Although, the improvements in lateral capacity were comparatively insignificant in cases of piles with greater L_e/L ratio, the experimental results showed the effect of socketing depth (L_s) had an influence on lateral load capacity of all three diameter piles in all cases. For a minimum embedment depth of pile in soil (L_e-400 mm) and maximum depth of socket (L_s-3D), the pile capacity dramatically increased 18.86 times the capacity of pile without socketing.

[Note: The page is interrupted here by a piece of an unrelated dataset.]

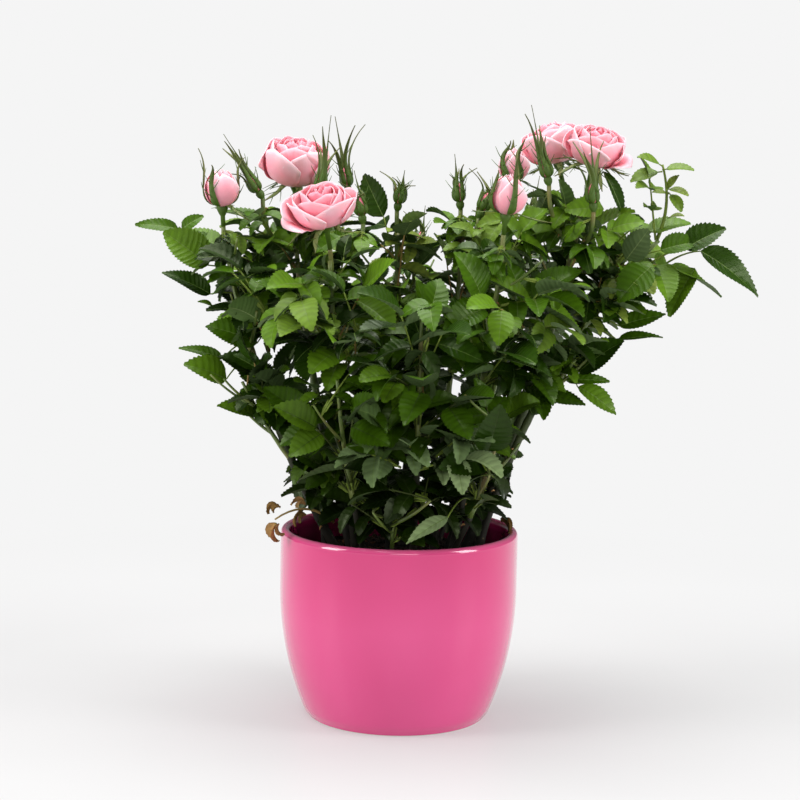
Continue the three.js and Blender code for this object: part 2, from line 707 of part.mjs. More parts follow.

For a pile having L_e = 600 and L_e = 800 mm, the lateral capacity increases with increase in depth of socketing linearly with an incremental order of 0.2 times the capacity of pile without socketing, except in the case of a pile having a diameter 50.8 mm and depth of socketing 3D. Based on the experimental results, empirical equations were proposed by multi regression analysis for estimating the allowable lateral load (P_a) on socketed. The experimentally obtained pile capacity for each case of the test was taken as dependent variable and the ratio of depth of embedment of pile in soil to the diameter of pile (L_e/D), the ratio of the length of free standing height to the diameter of pile (L_f/D) and ratio of length of socket depth to diameter of pile (L_s/D) were considered as independent variable for the multi regression analysis. From the analysis, it is observed that the pile capacity bi-linearly varying with respect to (L_e/D), (L_f/D) and (L_s/D). Therefore, two sets of equations are proposed with respect to L_e/L ratio.

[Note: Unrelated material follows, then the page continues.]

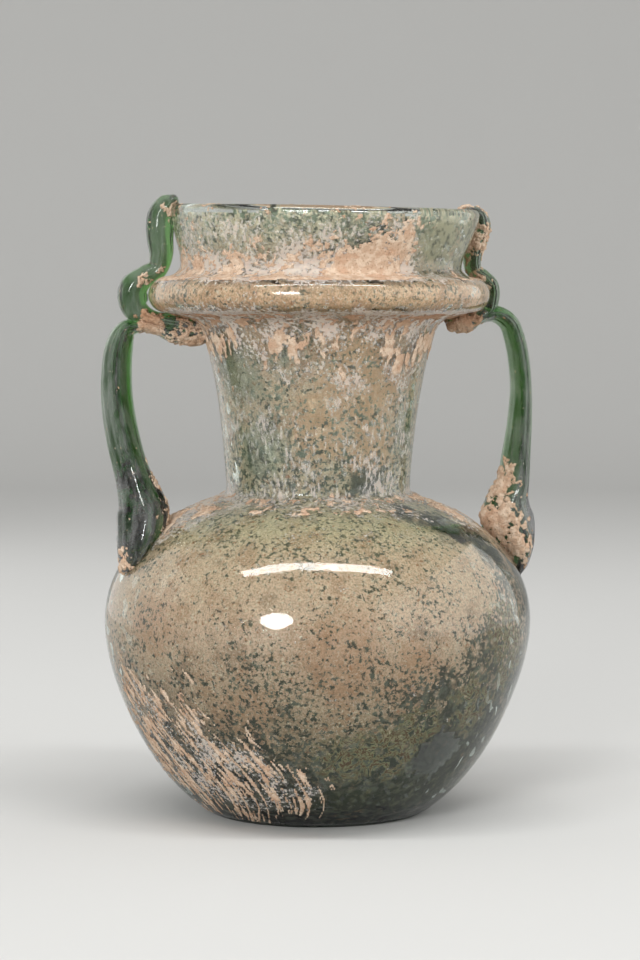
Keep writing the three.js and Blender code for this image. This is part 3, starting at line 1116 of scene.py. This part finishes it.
def buildStudio():
    # a pale floor that curves up all round, as a paper sweep does
    bpy.ops.object.select_all(action="DESELECT")
    bpy.ops.mesh.primitive_circle_add(vertices=96, radius=studio["floorRadius"] * mm, fill_type="NGON")
    floor = bpy.context.object
    floor.name = "pale_floor"
    bpy.ops.object.mode_set(mode="EDIT")
    bpy.ops.mesh.select_mode(type="EDGE")
    bpy.ops.mesh.select_all(action="SELECT")
    bpy.ops.mesh.region_to_loop()
    before = studio["floorRadius"]
    steps = 12
    for i in range(steps):
        turn = math.radians(90 * (i + 1) / steps)
        lastTurn = math.radians(90 * i / steps)
        after = studio["floorRadius"] + (studio["wallRadius"] - studio["floorRadius"]) * math.sin(turn)
        climb = studio["wallHeight"] * (math.cos(lastTurn) - math.cos(turn))
        bpy.ops.mesh.extrude_edges_move(TRANSFORM_OT_translate={"value": (0, 0, climb * mm)})
        bpy.ops.transform.resize(value=(after / before, after / before, 1), center_override=(0, 0, 0))
        before = after
    bpy.ops.object.mode_set(mode="OBJECT")
    bpy.ops.object.shade_smooth_by_angle(angle=math.radians(40))
    shade = studio["ground"]
    look = {"Roughness": 0.9, "Base Color": (shade, shade, shade * 0.98, 1), "Specular IOR Level": 0.2}
    material, tree, shader = startMaterial("pale paper", look)
    dress(floor, material)
    return floor


def aimed(piece, target):
    piece.rotation_euler = (Vector(target) * mm - piece.location).to_track_quat("-Z", "Y").to_euler()


def addLight(name, azimuth, elevation, distance, width, height, power, shape="RECTANGLE"):
    # azimuth is to the right of the camera's side, elevation is above the floor, sizes are in metres
    lamp = bpy.data.lights.new(name, "AREA")
    lamp.shape = shape
    lamp.size = width
    lamp.size_y = height
    lamp.energy = power
    light = bpy.data.objects.new(name, lamp)
    bpy.context.scene.collection.objects.link(light)
    side, up = math.radians(azimuth), math.radians(elevation)
    toCamera = Vector((-0.174, -0.985, 0))
    right = Vector((0.985, -0.174, 0))
    flat = toCamera * math.cos(side) + right * math.sin(side)
    light.location = (flat * math.cos(up) + Vector((0, 0, math.sin(up)))) * distance + Vector((0, 0, 0.06))
    aimed(light, (0, 0, 60))
    light.visible_camera = False
    return light


print("setting up the studio")
buildStudio()
world = bpy.data.worlds.new("soft daylight")
bpy.context.scene.world = world
world.use_nodes = True
world.node_tree.nodes["Background"].inputs["Color"].default_value = (1, 0.99, 0.97, 1)
world.node_tree.nodes["Background"].inputs["Strength"].default_value = studio["worldLight"]
addLight("key softbox", -22, 15, 1.2, 0.38, 0.38, 8, "ELLIPSE")
addLight("overhead strip", 0, 72, 1.1, 1.3, 0.13, 8)
rightPanel = addLight("right panel", 87, 15, 0.42, 0.95, 0.42, 1.5)
leftPanel = addLight("left panel", -122, 15, 0.5, 0.7, 0.42, 0.65)

camera = bpy.data.objects.new("camera", bpy.data.cameras.new("camera"))
bpy.context.scene.collection.objects.link(camera)
bpy.context.scene.camera = camera
camera.location = Vector((-92.7, -525.9, 101.45)) * mm
camera.data.sensor_width = 36
camera.data.lens = 101.9
camera.data.clip_start = 0.01
aimed(camera, (0.69, -0.12, 65.07))
bpy.context.scene.view_settings.view_transform = "Standard"

for piece in (vesselGlass, innerSoil, footDirtAndShade, leftHandle, rightHandle, *crusts):
    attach(piece, "root")
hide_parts("vessel")
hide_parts("left_handle")
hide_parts("right_handle")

$$ {\text{P}}_{{\text{a}}} = { 3}.{95}\left( {{\text{L}}_{{\text{e}}} /{\text{D}}} \right) \, + { 3}.{78}\left( {{\text{L}}_{{\text{f}}} /{\text{D}}} \right) \, - { 119}.{43}\left( {{\text{L}}_{{\text{s}}} /{\text{D}}} \right) \quad {\text{For L}}_{{\text{e}}} /{\text{L }} > \, 0.{3} $$

(9)

$$ {\text{P}}_{{\text{a}}} = { 1}.{98}\left( {{\text{L}}_{{\text{e}}} /{\text{D}}} \right) \, + { 6}.{77}\left( {{\text{L}}_{{\text{f}}} /{\text{D}}} \right) \, - { 162}.{45}\left( {{\text{L}}_{{\text{s}}} /{\text{D}}} \right) \quad {\text{For L}}_{{\text{e}}} /{\text{L }} < \, 0.{3} $$

(10)

Scatter plot for actual measured lateral capacity and predicted lateral capacity using Eqs. (9) and (10) are plotted and presented for Le/L greater than 0.30 and less than 0.30 in Figs. 12 and 13 respectively. The regression coefficient (R²) was obtained as 0.92 and 0.966 for Eqs. (9) and (10) respectively, which means that the predicted values of lateral pile capacity of socketed pile are very well agree with experimental values of socketed piles. It should be noted that the above equations were developed based the experimental test results (1-g) on model pile made of aluminium tube under low confining stress conditions in unsaturated cohesionless sand as top layer and concrete as bottom rock layer. Therefore, the application of the above equations is limited to the selected parameters.

Fig. 12

Scatter plot for Le/L greater than 0.30

Fig. 13

Scatter plot for L_e/L less than 0.30

Conclusions

The lateral behaviour of socketed pile has been investigated in this paper by conducting 84 set of 1 g experimental studies on instrumented model pile having three different diameters of 25.4 mm, 38.1 and 50.8 mm with varying depth of socketing from 0.5D to 3D with an increasing the order of 0.5D. From the experimental studies the following conclusions are drawn.

1. 1.

   The influence of the depth of socketing is significant only for L_s greater than 2.0D in the case of Le/L ratio greater than 0.67. However, the influence of the depth of socketing L_s greater than 2.0D is dramatically increases the pile capacity in the case of L_e/L ratio less than 0.67. From this observation, it is concluded that the depth of rock socketing is insignificant for the L_e/L ratio greater than 0.67 as for as lateral load capacity concern.

2. 2.

   The pile diameters play a major role along with socketed depth in the lateral capacity of socketed piles. The lateral pile capacity is increased by 18 times when the pile is socketed with 3D in larger diameter (50.8 mm) pile for L_e/L ratio of 0.33. From this observation, it is concluded that, the larger diameter piles (mono-piles) have greater lateral capacity under proper depth of socketing.

3. 3.

   Based on the experimental results, empirical equations were developed to determine the allowable lateral capacity of the pile with respect to depth of rock socketing. These equations can be used to estimate the socketed pile lateral capacity with parameter limitations.